The undocumented additions of this night include me making a hot chocolate (which was at first too hot, then too cold) finishing a packet of bourbons, rearranging the Scrabble fridge magnets, scrolling through hundreds of Snapchat stories, and then having an internal argument with myself about anyone who is dim-witted enough to watch Love Island.
All in all, three hours completely wasted.
The good news is I’ve turned it into a post – so I’m not too mad at myself.
The better news is I know I haven’t lost my writing switch.
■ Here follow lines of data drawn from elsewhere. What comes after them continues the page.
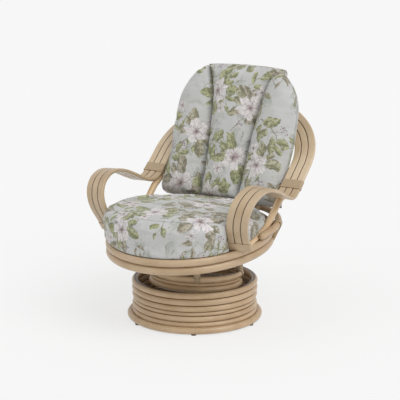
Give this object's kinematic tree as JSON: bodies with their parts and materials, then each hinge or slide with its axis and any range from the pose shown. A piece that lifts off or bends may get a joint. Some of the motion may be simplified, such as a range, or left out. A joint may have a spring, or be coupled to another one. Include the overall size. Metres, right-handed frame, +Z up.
{
  "type": "swivel rocker",
  "caption": "Laminated cane swivel rocker on a round drum base, with looped ribbon arms, an arched back rail, a round seat cushion and a channelled back cushion.",
  "frame": {"origin": "on the floor, on the swivel axis", "axes": "+Z up, -Y towards the front of the chair, +X towards the sitter's left"},
  "size_m": [0.7968, 0.9759, 1.002],
  "materials": {
    "cane_pole": "satin lacquer",
    "cane_strip": "satin lacquer",
    "cane_binding": "satin",
    "hidden_timber": "stained",
    "black_steel": "satin",
    "bright_steel": "zinc plated",
    "rubber": "matt",
    "nylon": "matt",
    "floral_fabric": "printed cotton"
  },
  "bodies": {
    "base": {"base_foot_ring": "cane_pole", "drum_ring_1": "cane_pole", "drum_ring_2": "cane_pole", "drum_ring_3": "cane_pole", "drum_ring_4": "cane_pole", "drum_ring_5": "cane_pole", "drum_ring_6": "cane_pole", "drum_battens": "hidden_timber", "base_cross_rails": "hidden_timber", "base_glides": "nylon", "swivel_lower_plate": "black_steel", "bearing_balls": "bright_steel", "kingpin": "bright_steel", "plate_bolts": "bright_steel"},
    "swivel": {"swivel_upper_plate": "black_steel", "rocker_bracket_lower": "black_steel", "pivot_bolts": "bright_steel", "stop_rubbers": "rubber", "rocker_springs": "bright_steel"},
    "rocker": {"rocker_bracket_upper": "black_steel", "pivot_bushes": "nylon", "bracket_screws": "bright_steel", "inner_cross_rails": "hidden_timber", "inner_ring_bottom": "cane_pole", "inner_ring_thin": "cane_pole", "inner_ring_top": "cane_pole", "seat_posts": "cane_pole", "post_bindings": "cane_binding", "seat_rails": "cane_pole", "hoop_lower": "cane_pole", "hoop_upper": "cane_pole", "back_rail": "cane_pole", "hoop_bindings": "cane_binding", "seat_slats": "hidden_timber", "arm_strip_left_inner": "cane_strip", "arm_strip_left_middle": "cane_strip", "arm_strip_left_outer": "cane_strip", "arm_strip_right_inner": "cane_strip", "arm_strip_right_middle": "cane_strip", "arm_strip_right_outer": "cane_strip", "foot_wrap_left": "cane_binding", "foot_wrap_right": "cane_binding", "side_post_left": "cane_pole", "side_post_right": "cane_pole", "elbow_binding_left": "cane_binding", "elbow_binding_right": "cane_binding", "arch_strip_inner": "cane_strip", "arch_strip_middle": "cane_strip", "arch_strip_outer": "cane_strip", "arch_backing_pole": "cane_pole", "back_frame": "cane_pole", "back_crossbars": "cane_pole", "arch_tie_blocks": "cane_pole", "seat_cushion": "floral_fabric", "back_cushion": "floral_fabric"}
  },
  "joints": [
    {"name": "swivel", "type": "hinge", "parent": "base", "child": "swivel", "pos_m": [0, 0, 0], "axis": [0, 0, 1], "continuous": true},
    {"name": "rock", "type": "hinge", "parent": "swivel", "child": "rocker", "pos_m": [0, 0, 0.125], "axis": [1, 0, 0], "range_deg": [-12, 6], "stiffness_Nm_per_rad": 400, "springref_deg": 1.82, "deforming": ["rocker_springs"]}
  ]
}
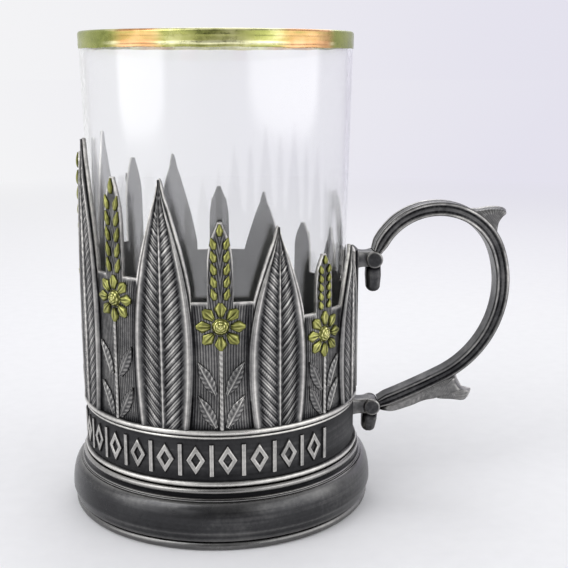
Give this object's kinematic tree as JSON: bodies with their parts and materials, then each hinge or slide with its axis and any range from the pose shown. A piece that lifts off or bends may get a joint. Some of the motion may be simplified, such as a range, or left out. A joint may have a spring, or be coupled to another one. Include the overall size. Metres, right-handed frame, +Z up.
{
  "type": "podstakannik tea glass holder",
  "caption": "Blackened silver tea glass holder with a pierced relief sleeve, stepped foot and bow handle, and its lift-out glass with a gold lip.",
  "frame": {"origin": "centre of the foot's underside, on the axis of the sleeve", "axes": "+Z up along the axis of the sleeve and the glass, +X towards the handle"},
  "size_m": [0.1133, 0.0774, 0.1176],
  "materials": {
    "clear_glass": "polished",
    "gold_on_glass": "polished",
    "blackened_silver": "oxidised, worn bright on the high spots",
    "bright_silver": "satin",
    "gilding": "satin"
  },
  "bodies": {
    "holder": {"sleeve_wall": "blackened_silver", "leaf_relief": "blackened_silver", "flower_petals": "gilding", "gilt_flower_hearts": "gilding", "gilt_wheat_ears": "gilding", "stem_leaves": "blackened_silver", "stems": "bright_silver", "handle_plate": "blackened_silver", "collar_band": "blackened_silver", "band_ornament": "bright_silver", "upper_wire_ring": "bright_silver", "fine_wire_ring": "bright_silver", "lower_wire_ring": "bright_silver", "foot": "blackened_silver", "floor_plate": "blackened_silver", "handle_bow": "blackened_silver", "thumb_leaf": "blackened_silver", "lower_leaf": "blackened_silver", "upper_lug": "blackened_silver", "lower_lug": "blackened_silver", "upper_curl": "blackened_silver", "lower_curl": "blackened_silver"},
    "glass": {"glass_tumbler": "clear_glass", "gilt_rim_band": "gold_on_glass"}
  },
  "joints": [
    {"name": "glass_lift", "type": "slide", "parent": "holder", "child": "glass", "axis": [0, 0, 1], "range_m": [0, 0.09]}
  ]
}
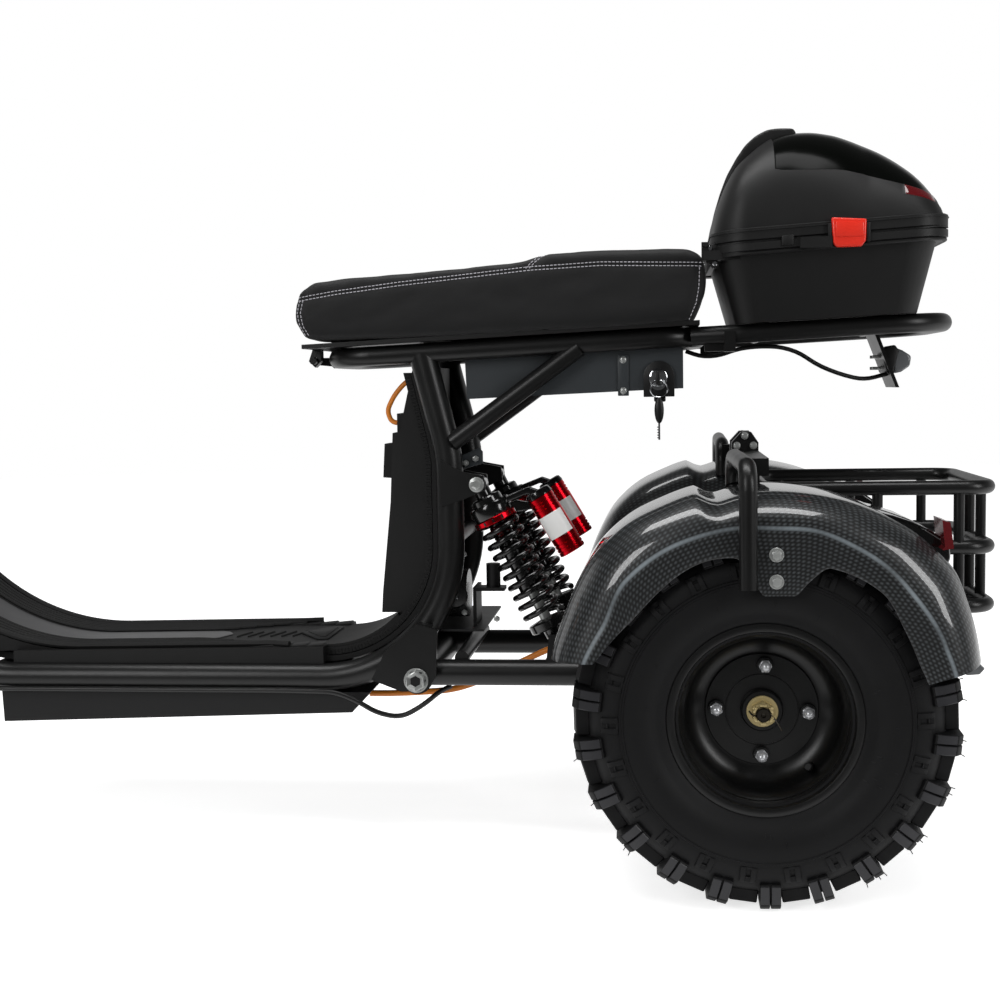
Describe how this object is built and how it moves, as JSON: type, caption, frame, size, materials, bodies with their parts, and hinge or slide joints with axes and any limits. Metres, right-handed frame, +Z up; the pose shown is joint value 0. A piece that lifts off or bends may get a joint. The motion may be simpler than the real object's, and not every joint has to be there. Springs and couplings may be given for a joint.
{
  "type": "electric three-wheel scooter",
  "caption": "Step-through electric scooter with one steered front wheel, two driven rear wheels under fenders, a hinged double seat, a rear basket and a hinged top case.",
  "frame": {"origin": "on the floor, under the middle of the outer box in plan", "axes": "+X to the rear of the scooter, -Y to its left side, +Z up"},
  "size_m": [2.2011, 0.91, 1.1453],
  "materials": {
    "frame_paint": "semi-gloss black powder coat",
    "deck_rubber": "ribbed black rubber mat",
    "box_steel": "satin black sheet steel",
    "case_plastic": "dark grey textured plastic",
    "slate_paint": "slate blue-grey paint",
    "chrome": "polished",
    "motor_cast": "black painted casting",
    "shock_alloy": "red anodised and black",
    "spring_steel": "gloss black coat",
    "horn_plastic": "black",
    "basket_coat": "black powder coat",
    "fender_gloss": "glossy black weave",
    "red_lens": "red lens",
    "case_textured": "textured black plastic",
    "tyre": "black rubber with block lugs",
    "rim_steel": "satin black pressed steel",
    "fork_steel": "chromed tubes and black sliders",
    "clamp_alloy": "black alloy",
    "grip_rubber": "ribbed rubber",
    "mirror_plastic": "black shell, mirror glass",
    "display_plastic": "black with a dark screen",
    "lamp_glass": "clear lens in a chrome ring",
    "amber_lens": "amber lens",
    "pan_plastic": "black",
    "seat_fabric": "black fabric with white stitching",
    "case_gloss": "gloss black plastic",
    "lead_black": "black sheath",
    "lead_orange": "orange sheath"
  },
  "bodies": {
    "frame": {"main_tube_left": "frame_paint", "main_tube_right": "frame_paint", "steering_head": "frame_paint", "frame_cross_members": "frame_paint", "seat_frame": "frame_paint", "rear_rack": "frame_paint", "deck_mat": "deck_rubber", "leg_shield": "deck_rubber", "rear_trim": "deck_rubber", "controller_box": "box_steel", "battery_case": "case_plastic", "storage_box": "slate_paint", "seat_lock": "chrome", "pivot_plates": "frame_paint", "swing_arm": "frame_paint", "rear_axle": "motor_cast", "shock_absorbers": "shock_alloy", "shock_springs": "spring_steel", "horn": "horn_plastic", "electrics_tray": "box_steel", "rear_basket": "basket_coat", "basket_bars": "basket_coat", "rear_fender_left": "fender_gloss", "rear_fender_right": "fender_gloss", "fender_arches": "frame_paint", "fender_lamps": "red_lens", "case_base": "case_textured", "tail_light": "red_lens", "black_leads": "lead_black", "orange_leads": "lead_orange"},
    "rear_wheel_left": {"rear_tyre_left": "tyre", "rear_rim_left": "rim_steel"},
    "rear_wheel_right": {"rear_tyre_right": "tyre", "rear_rim_right": "rim_steel"},
    "front_wheel": {"front_tyre": "tyre", "front_rim": "rim_steel"},
    "fork": {"fork_legs": "fork_steel", "handlebar": "frame_paint", "fork_clamps": "clamp_alloy", "grips": "grip_rubber", "brake_levers": "clamp_alloy", "mirrors": "mirror_plastic", "display": "display_plastic", "headlight": "lamp_glass", "turn_signals": "amber_lens", "front_fender": "fender_gloss", "brake_caliper": "clamp_alloy", "front_brake_hose": "lead_black"},
    "seat": {"seat_pan": "pan_plastic", "seat_cushion": "seat_fabric"},
    "lid": {"case_lid": "case_gloss", "backrest_pad": "case_textured"}
  },
  "joints": [
    {"name": "steering", "type": "hinge", "parent": "frame", "child": "fork", "pos_m": [-0.70103, 0, 0.60902], "axis": [0.309, 0, 0.9511], "range_deg": [-35, 35]},
    {"name": "front_wheel_spin", "type": "hinge", "parent": "fork", "child": "front_wheel", "pos_m": [-0.8667, 0, 0.2286], "axis": [0, 1, 0], "continuous": true},
    {"name": "rear_left_wheel_spin", "type": "hinge", "parent": "frame", "child": "rear_wheel_left", "pos_m": [0.7733, -0.302, 0.2286], "axis": [0, 1, 0], "continuous": true},
    {"name": "rear_right_wheel_spin", "type": "hinge", "parent": "frame", "child": "rear_wheel_right", "pos_m": [0.7733, 0.302, 0.2286], "axis": [0, 1, 0], "continuous": true},
    {"name": "seat_hinge", "type": "hinge", "parent": "frame", "child": "seat", "pos_m": [0.1663, 0, 0.664], "axis": [0, -1, 0], "range_deg": [0, 65]},
    {"name": "case_lid_hinge", "type": "hinge", "parent": "frame", "child": "lid", "pos_m": [0.7143, 0, 0.803], "axis": [0, -1, 0], "range_deg": [0, 60]}
  ]
}
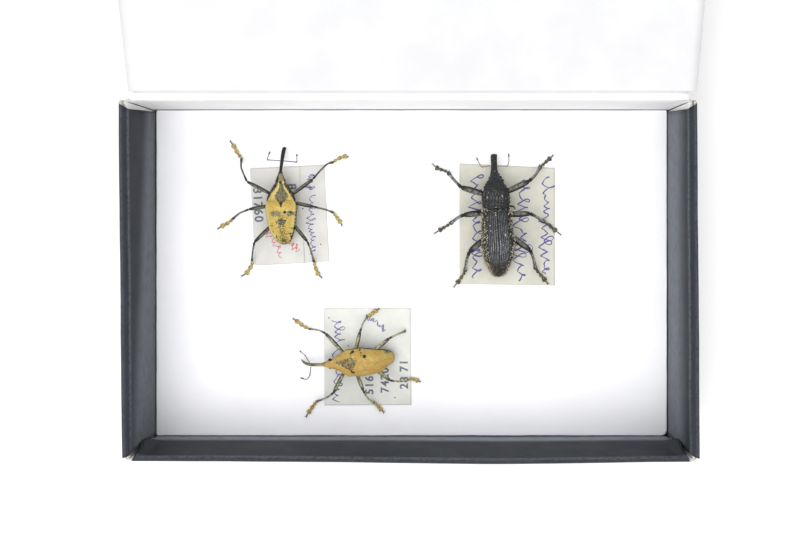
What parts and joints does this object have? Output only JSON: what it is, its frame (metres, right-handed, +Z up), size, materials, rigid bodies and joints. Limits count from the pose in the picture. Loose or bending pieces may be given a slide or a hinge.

I can still write two pages of dialogue in the Post Office queue if I really need to.
The best news is I feel like I’ve gotten threeyears’ worth of procrastination out of my system. (And it honestly wasn’t that fun.) Which means in a few weeks – when I spend my days doing nothing but writing – I won’t need to pull silly antics like that. I’ll just be focused.
And if I’m not, I’ll just delete Snapchat. I don’t really need that bear filter in my life anyway.